I have no idea! I'm pretty sure CPU will be a bottleneck before that's ever an issue. :smiley:

1 Like

So, I traced on the Saleae and saw that there's a bit of down time each row that makes the difference between 50+ and 48 fps. Makes perfect sense in retrospect: we're only DMAing one row at a time, so there's some turnaround for the interrupt handler to set up the next transfer. I switched to a circular buffer so that it's loading the next row while it's sending the current one and I'm getting just over 54 fps. :tada:

I feel like I should point out: This doesn't mean that if your game is dragging at 23 fps this will bump it up to 29! You have to be able to provide 54 frames a second to the display driver. But with this change the display will be able to keep up with you if you can go that fast.

I guess another nice side effect of this is regardless of how fast your game is running, we'll be refreshing the display around 10% faster. :zap:

9 Likes

CPU is 180MHz, 32-bit. I come from a world where the CPU was 1MHz 8-bit, so if the CPU is the bottleneck, and not the memory, I’m going to be very happy.

Thanks, this is great news Dave, you have made my day and no doubt everyone else’s day for getting us all a bonus 10% frame rate bump!

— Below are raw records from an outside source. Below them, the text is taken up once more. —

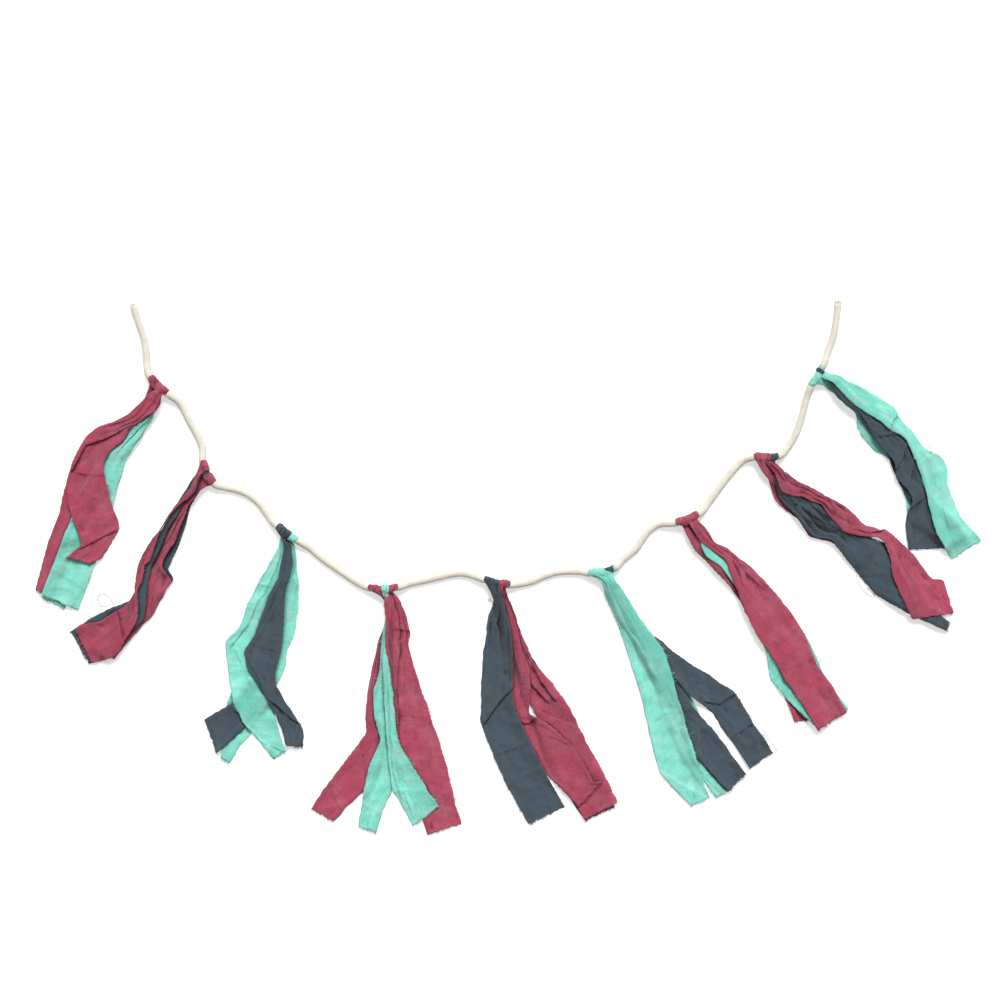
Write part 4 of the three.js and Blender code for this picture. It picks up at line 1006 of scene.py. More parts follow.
def section(width, cloth, gathered, style, rise, sway):
    """A row of cloth, seen along the tail: how far across and how high each column lies, and
    whether it is the upper one of two layers, or the lower one.

    width is what the row spans, cloth the strip's own width. What the cloth has to spare goes
    into pleats where the row is gathered, and elsewhere under its edges. sway moves the pleats.
    """
    width, gathered, sway = width[:, None], gathered[:, None], sway[:, None]
    spare = np.maximum(cloth - width, 0)
    left_share, right_share = style["tucks"]
    tuck_left, tuck_right = (
        share / (left_share + right_share) * spare * (1 - gathered)
        for share in (left_share, right_share))
    q = np.linspace(0, 1, COLUMNS)[None] * cloth
    middle = cloth - tuck_left - tuck_right
    p = np.clip((q - tuck_left) / middle, 0, 1)
    turn = 2 * math.pi * style["pleats"] * (
        p + PLEAT_UNEVENNESS * np.sin(2 * math.pi * p + 2 * sway)) + sway
    fade = np.sqrt(np.clip(4 * p * (1 - p), 0, 1))
    lap = np.minimum(np.sqrt(np.maximum((middle / width) ** 2 - 1, 0)) * math.pi / 2,
                     PLEAT_LAP_SHARE)
    swing = lap / (2 * math.pi * style["pleats"]) * np.sin(turn) * fade
    across = width * np.clip(p + swing, -PLEAT_OVERHANG, 1 + PLEAT_OVERHANG)
    pleat_rise = rise * np.maximum(smooth(gathered, 0, FULL_GATHER),
                                   LAP_RISE_SHARE * smooth(lap, *LAP_SLOPE))
    high = pleat_rise * (0.5 + 0.5 * np.sin(turn)) * fade
    back = TUCK_DEPTH_SHARE * width
    under_left, under_right = tuck_left - q, q - cloth + tuck_right
    for tuck, from_edge in ((tuck_left, across), (tuck_right, width - across)):
        size = np.minimum(tuck / TUCK_FULL, 1) * (TUCK_RISE + TUCK_LAYER * tuck / back)
        reach = np.minimum(tuck, back)
        high = high + size * (1 - smooth(from_edge, reach, reach + TUCK_SLOPE))
    upper = (across < tuck_left) | (width - across < tuck_right)
    lower = (under_left > 0) | (under_right > 0)
    for under, tuck in ((under_left, tuck_left), (under_right, tuck_right)):
        high = np.where(under > 0, TUCK_LAYER * (tuck - under) / back, high)
    across = np.where(under_left > 0, zigzag(under_left, back), across)
    across = np.where(under_right > 0, width - zigzag(under_right, back), across)
    return across, high, upper, lower


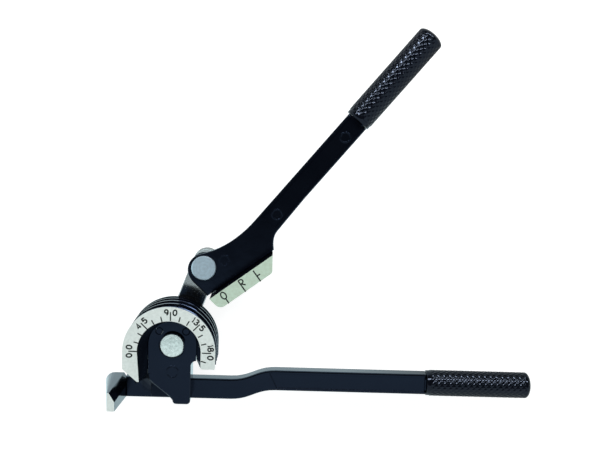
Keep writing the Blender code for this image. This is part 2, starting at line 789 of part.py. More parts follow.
foot_high = arm_low - fit_gap
foot_low = foot_high - shoe_foot_thickness
foot_points = [from_shoe(u, w) for u, w in (
    (shoe_foot_start, shoe_foot_top),
    (shoe_foot_end_gap - shoe_heel_top, shoe_top),
    (shoe_foot_end_gap - shoe_heel_top, shoe_top + overrun),
    (shoe_toe_top - shoe_foot_end_gap - overrun, shoe_top + overrun),
    (shoe_toe_top - shoe_foot_end_gap, shoe_top),
    (shoe_foot_end, shoe_foot_top))]
shoe_foot = make("shoe_foot", loft_mesh([(foot_points, foot_low), (foot_points, foot_high)]), None, upper_pivot)
joined(forming_shoe, shoe_foot, "UNION")


def groove_mesh():
    """Round bars that leave half-round grooves; they lie along the shoe's working edge, dial side first."""
    reach = shoe_toe_top + shoe_heel_top + 2 * overrun
    mesh = bmesh.new()
    height = dial_height - groove_wall
    for tube in tube_sizes:
        radius = tube / 2
        ends = []
        for along in (-shoe_heel_top - overrun, -shoe_heel_top - overrun + reach):
            ring = []
            for step in range(2 * groove_steps):
                angle = full_turn * step / (2 * groove_steps)
                x, y = from_shoe(along, shoe_reach - radius * math.sin(angle))
                ring.append(mesh.verts.new((x, y, height - radius + radius * math.cos(angle))))
            ends.append(ring)
        join_rows(mesh, *ends, 2 * groove_steps)
        mesh.faces.new(ends[0])
        mesh.faces.new(list(reversed(ends[1])))
        height -= tube + groove_wall
    return mesh


joined(forming_shoe, make("shoe_grooves", groove_mesh(), None, upper_pivot), "DIFFERENCE")

# Screws that hold the shoe's foot against the back of the arm
screw_middle = (shoe_foot_top + shoe_top) / 2
screw_places = [
    from_shoe(along, screw_middle) for along in (shoe_foot_start + screw_margin, shoe_foot_end - screw_margin)]
foot_hole_profile = [
    (0, foot_low - overrun),
    (screw_head_radius + fit_gap + overrun, foot_low - overrun),
    (screw_head_radius + fit_gap, foot_low),
    (screw_radius + fit_gap, foot_low + screw_head_sink),
    (screw_radius + fit_gap, foot_high + overrun),
    (0, foot_high + overrun),
]
foot_holes = make("foot_holes", turned_mesh(foot_hole_profile, places=screw_places), None, upper_pivot)
joined(forming_shoe, foot_holes, "DIFFERENCE")
arm_holes = hole_tool(
    "arm_holes", screw_places, arm_low - overrun, foot_low + screw_length + fit_gap, screw_radius + fit_gap,
    upper_pivot)
joined(upper_handle, arm_holes, "DIFFERENCE")
screw_profile = [
    (0, foot_low + screw_socket_depth),
    (screw_socket_radius, foot_low + screw_socket_depth),
    (screw_socket_radius, foot_low),
    (screw_head_radius, foot_low),
    (screw_radius, foot_low + screw_head_sink),
    (screw_radius, foot_low + screw_length),
    (0, foot_low + screw_length),
]
for side, place in zip(("inner", "outer"), screw_places):
    screw = make("shoe_screw_" + side, turned_mesh(screw_profile, round_steps // 2), spring_steel, upper_pivot)
    screw.location = (*place, 0)
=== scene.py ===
"""Looks of a hand lever tube bender: painted castings, bare machined faces, knurled grips and bright pins."""
import math

import bmesh
import bpy
import numpy as np
from mathutils import Matrix, Quaternion, Vector


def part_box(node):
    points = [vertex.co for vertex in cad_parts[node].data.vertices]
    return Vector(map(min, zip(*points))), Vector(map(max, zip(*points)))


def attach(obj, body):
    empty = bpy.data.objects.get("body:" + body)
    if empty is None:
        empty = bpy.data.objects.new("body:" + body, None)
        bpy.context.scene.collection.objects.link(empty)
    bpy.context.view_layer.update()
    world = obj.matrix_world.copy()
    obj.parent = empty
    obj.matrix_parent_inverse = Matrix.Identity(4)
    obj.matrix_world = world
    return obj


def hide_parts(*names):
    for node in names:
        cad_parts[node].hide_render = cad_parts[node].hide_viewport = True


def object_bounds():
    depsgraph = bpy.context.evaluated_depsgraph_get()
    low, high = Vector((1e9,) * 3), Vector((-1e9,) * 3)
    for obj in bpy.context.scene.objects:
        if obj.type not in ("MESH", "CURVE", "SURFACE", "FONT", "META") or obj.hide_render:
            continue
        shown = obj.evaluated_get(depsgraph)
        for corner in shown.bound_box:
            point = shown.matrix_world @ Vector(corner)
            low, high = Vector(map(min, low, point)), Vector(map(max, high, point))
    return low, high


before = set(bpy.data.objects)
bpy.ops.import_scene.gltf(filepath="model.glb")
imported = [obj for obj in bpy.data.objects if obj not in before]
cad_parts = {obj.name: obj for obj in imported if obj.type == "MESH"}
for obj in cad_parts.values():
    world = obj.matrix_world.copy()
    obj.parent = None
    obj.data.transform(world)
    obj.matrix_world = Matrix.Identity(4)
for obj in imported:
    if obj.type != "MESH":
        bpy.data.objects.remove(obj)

cad_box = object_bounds()

# The photograph was taken from above and a little beyond the tool, with a long lens. The tool lies on its
# back on a white table, inside a white light tent that is open at the top, where the camera looks in.
camera_place = (0.06405, 0.15280, 0.57606)
camera_turn = Vector((-0.1272739, -0.0312363, 0.0350464))
lens_length = 50.142
film_width = 36.0
lens = bpy.data.cameras.new("photo_camera")
lens.sensor_width = film_width
lens.lens = lens_length
lens.clip_start = 0.01
camera = bpy.data.objects.new("photo_camera", lens)
bpy.context.scene.collection.objects.link(camera)
camera.location = camera_place
camera.rotation_mode = "QUATERNION"
camera.rotation_quaternion = Quaternion(camera_turn.normalized(), camera_turn.length)
bpy.context.scene.camera = camera
bpy.context.scene.view_settings.view_transform = "Standard"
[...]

So you set up an IRQ to handle every line transfer to the LCD via DMA, but you do one row at a time. Presumably there’s a good reason not to just blast the entire series of rows marked as requiring an update?

Relatedly, how much frame time would be left for us to work with at a requested 50fps with a full screen update using your updated circular buffer code?

I hope you don’t mind me asking such basic questions, but without being able to see the code, I have to make no assumptions. Thanks for getting to the bottom of this, really appreciated.

1 Like

Hi Dave, perhaps I missed it on the announcements, but has this change made it into the latest SDK, or will it take a little longer?

It's my understanding it'll be in the 1.3 release.

2 Likes

I've read the release notes for 1.3 and don't see a note on this at all. Just wondering if this has gone in without an explanatory note, or if it is now scheduled for a later release?